Forty-eight years ago today, Gemini 11 completed a spectacular 3-day mission that helped pave the way to the first manned lunar landing. The all-Navy crew included astronauts Charles P. Conrad, Jr. and Richard F. Gordon, Jr.
America’s manned space effort of the 1960′s and early 1970′s consisted of the Mercury, Gemini and Apollo Programs. Mercury put the first Americans into space and gave the country a basic manned spaceflight capability. Apollo put Americans on the Moon and returned them safely to the Earth. Gemini was the bridge. Without it, the United States could not have achieved the national goal of landing men on the Moon before the end of the 1960′s.
The Gemini Program consisted of ten (10) manned spaceflights that were flown between March of 1965 and December 1966. Gemini 11 was the penultimate mission.

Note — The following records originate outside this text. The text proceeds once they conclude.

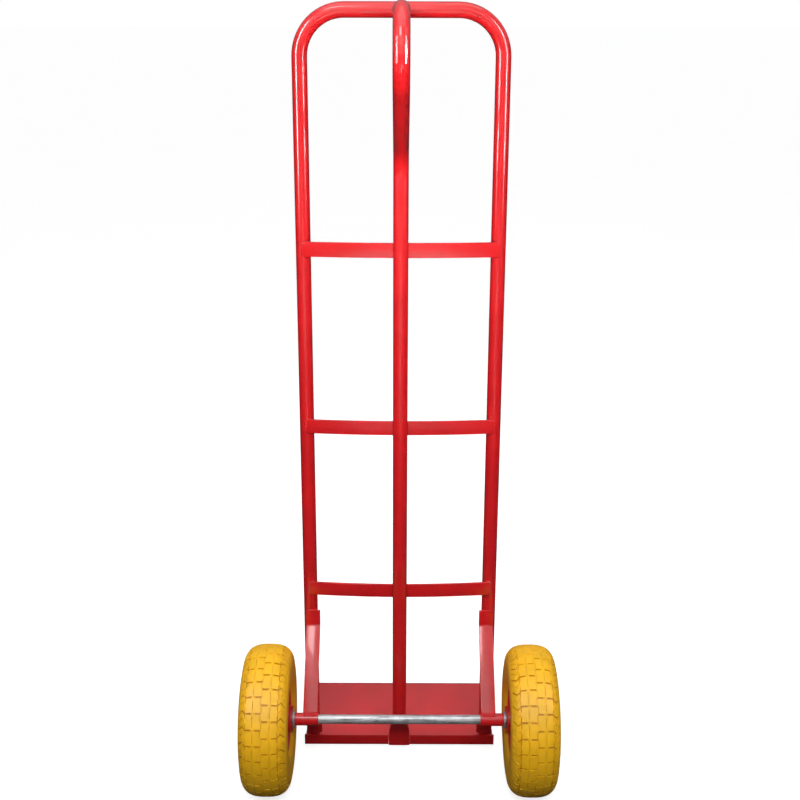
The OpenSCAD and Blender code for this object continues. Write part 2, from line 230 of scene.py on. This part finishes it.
def moulded_foam(name, colour):
    """Matt moulded foam: mottled, finely pitted, and darker in the tread's grooves, partly with
    dust and partly with painted shade.
    """
    mat = Mat.named(name)
    cloud = mat.band(mat.noise(26, detail=5.0, roughness=0.65), 0.3, 0.75)
    grain = mat.noise(1400, detail=2.0)
    pit = mat.band(mat.noise(420, detail=2.0, roughness=0.4), 0.64, 0.74)
    sunk = mat.node("ShaderNodeAttribute", {"attribute_name": "sunk"}, out="Fac")
    red, green, blue = colour
    clean = mat.mix(cloud, rgba(colour, 0.92), rgba(colour, 1.05))
    pitted = mat.mix(pit * 0.5, clean, rgba((red * 0.85, green * 0.7, blue * 0.6)))
    # Darker where the tread is sunk: partly dust, partly painted shade in the grooves
    groove_dust_and_painted_shade = rgba((red * 0.50, green * 0.26, blue * 0.30))
    mat.set(Base_Color=mat.mix(mat.band(sunk, 0.3, 1.0) * 0.65, pitted, groove_dust_and_painted_shade),
            Roughness=cloud * 0.08 + pit * 0.12 + 0.40,
            Specular_IOR_Level=0.3,
            Normal=mat.bump(grain * 0.25 - pit * 0.8, 0.22 * MM, 0.5))
    return mat.owner


def bright_zinc(name, colour, roughness, stretch):
    """Bright zinc plate with darker lines, stretched along an axis, and cloudy patches; along the
    axle the darker lines are partly drawn lines and partly a painted dark reflection.
    """
    mat = Mat.named(name)
    lines = mat.noise(1.0, detail=4.0, roughness=0.65, at=mat.scaled(*stretch))
    patches = mat.noise(60, detail=4.0, roughness=0.6)
    cloud = mat.band(lines * 0.7 + patches * 0.3, 0.38, 0.56)
    spot = mat.band(mat.noise(240, detail=2.0), 0.66, 0.72)
    # The darker streaks in the colour stand partly for drawn lines and partly for a painted dark
    # reflection
    tone = mat.mix(cloud, rgba(colour, 0.34), rgba(colour, 0.80))
    mat.set(Base_Color=mat.mix(spot * 0.5, tone, rgba(colour, 0.5)), Metallic=0.65,
            Roughness=lines * 0.16 + cloud * 0.08 + spot * 0.2 + roughness,
            Normal=mat.bump(lines, 0.05 * MM, 0.5))
    return mat.owner


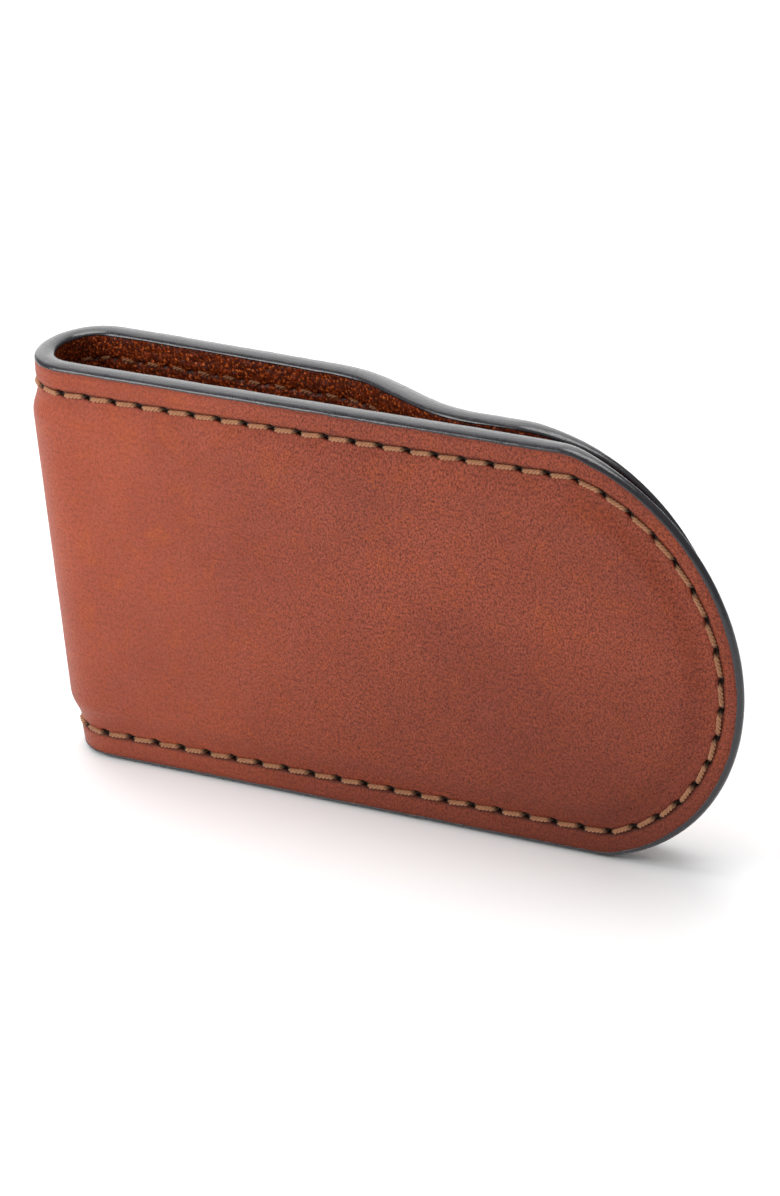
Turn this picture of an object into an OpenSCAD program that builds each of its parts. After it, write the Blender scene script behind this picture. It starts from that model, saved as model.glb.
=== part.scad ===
// Magnetic money clip: one folded strip of two leathers over a core board, sewn all round.
// It stands on its long edge. +X points to the rounded tips, +Y to the back flap, +Z up.
// The strip is described by s, the distance along its outer face, and by depth below that face.
// s is 0 where the fold starts, negative on the front flap and positive round the fold and back.

/* [Size] */
// Length from the padded fold to the tip
clip_length = 84.5; // [80:0.5:90]
// Height of the strip
clip_height = 44.5; // [43:0.5:45]
// Radius of the front flap's rounded tip
tip_radius = 22.9; // [22.8:0.1:23.5]
// How far the back flap's tip stops short of the front flap's tip
back_setback = 4.1; // [3:0.1:5]
// Radius that eases each tip into the straight edges
shoulder_radius = 8; // [6:0.5:10]
// Outer radius of the fold
fold_radius = 5.85; // [5.5:0.05:7]

/* [Layers] */
// Thickness of the outer leather
outer_t = 1.15; // [1.1:0.05:1.25]
// Thickness of the lining leather
lining_t = 1.05; // [1:0.05:1.15]
// Thickness of the core board, which the outer leather swells over
core_t = 0.8; // [0.6:0.05:1]
// Thickness of the edge paint
paint_t = 0.3; // [0.2:0.05:0.4]
// Gap between the two flaps at the tip when closed
tip_gap = 1; // [0.8:0.05:1.2]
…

Its primary goals included performing a direct ascent rendezvous, increasing its orbital altitude by more than 500 NM, using tethered flight to produce artificial gravity, conducting several space walks and performing a computer-controlled precision landing.
Gemini 11 lifted-off from Cape Canaveral’s LC-19 at 14:42:26 UTC on Monday, 12 September 1966. The initial orbit was 151-NM (apogee) by 87-NM (perigee). Relying on radar and a primitive flight computer, it took Conrad and Gordon about 85 minutes to successfully perform history’s first direct ascent or first-orbit rendezvous. Their target was an Agena Target Vehicle (GATV-11) which had been launched 90 minutes prior to Gemini 11′s lift-off.
Approximately 24 hours into the Gemini 11 mission, Gordon initiated the first of two planned Extra Vehicular Activities (EVA’s). His first task was to connect a 100-foot tether between the Gemini and Agena spacecraft. While he did so successfully, Gordon was exhausted from the effort. He perspired so heavily that his helmet face plate fogged-over. The remainder of the EVA was cancelled when Conrad commanded Gordon to return to the Gemini.
At a mission elapsed time of about 40.5 hours, the Gemini 11 crew fired-up the Agena’s rocket engine for a 25 second burn. This action increased the apogee of the Gemini-Agena stack to a record altitude of 739 NM. Following two (2) highly-elliptical orbits, the Agena’s rocket engine was once again ignited. The result of this rocket engine burn was to lower the spacecraft and its crew to a near-circular 164 NM x 155 NM orbit.
Roughly 46 hours into the mission, Gordon conducted a second EVA. This time Gordon would simply stand-up in his seat and conduct several hours of photographic experiments. Doing so was not physically-taxing and Gordon’s efforts were entirely successful.
Following successful completion of the second EVA, the Gemini undocked from the ATV. With the spacecraft still connected by the 100-foot tether, the crew used the Gemini’s thrusters to establish a slow rotation of the pair until the tether became taut. The idea was to induce a small artificial gravity between the rotating spacecraft. Keeping the tether taut was not easy. While this was another first for Gemini, the maximum artificial gravity induced was a paltry 0.00015-g.
Upon completion of the tethered-flight experiment, the tether connecting Gemini 11 and the GATV-11 was released at a mission elapsed time of about 51 hours. The Gemini 11 crew performed additional spacecraft manuevers and conducted a variety of spaceflight experiments over the next 19 hours. However, Gemini 11 had one more historic space-first to accomplish before mission’s end.
As the 70th hour of flight neared completion, the crew fired the Gemini 11 retro rocket system to begin their return to Earth. For the first time, a Gemini crew would allow a computer to control the reentry. A so-called “hands-off” reentry. All previous Gemini reentries were manually controlled by the command pilot.
Gemini 11 splashed-down in the western Atlantic Ocean at 13:59:35 UTC on Thursday, 15 September 1966. The computer did a pretty good job of controlling the reentry too. The spacecraft landed within 2.4 NM of the USS Guam; only 1.3 NM off target. The accurate landing allowed recovery of, first the crew, then the spacecraft, aboard the Guam within an hour of landing. Mission total elapsed time was 71 hours, 17 minutes and 8 seconds.
For their significant efforts on Gemini 11, the crew of Conrad and Gordon would eventually fly to the Moon during the Apollo Program. Indeed, Pete Conrad was the Commander of Apollo 12 and the third American to walk on the Moon. (Alan Bean, the Apollo 12 Lunar Module Pilot, was the fourth man to walk the lunar surface.) The Apollo 12 Command Module Pilot was none other than Conrad’s good friend and Gemini 11 co-pilot Richard Gordon.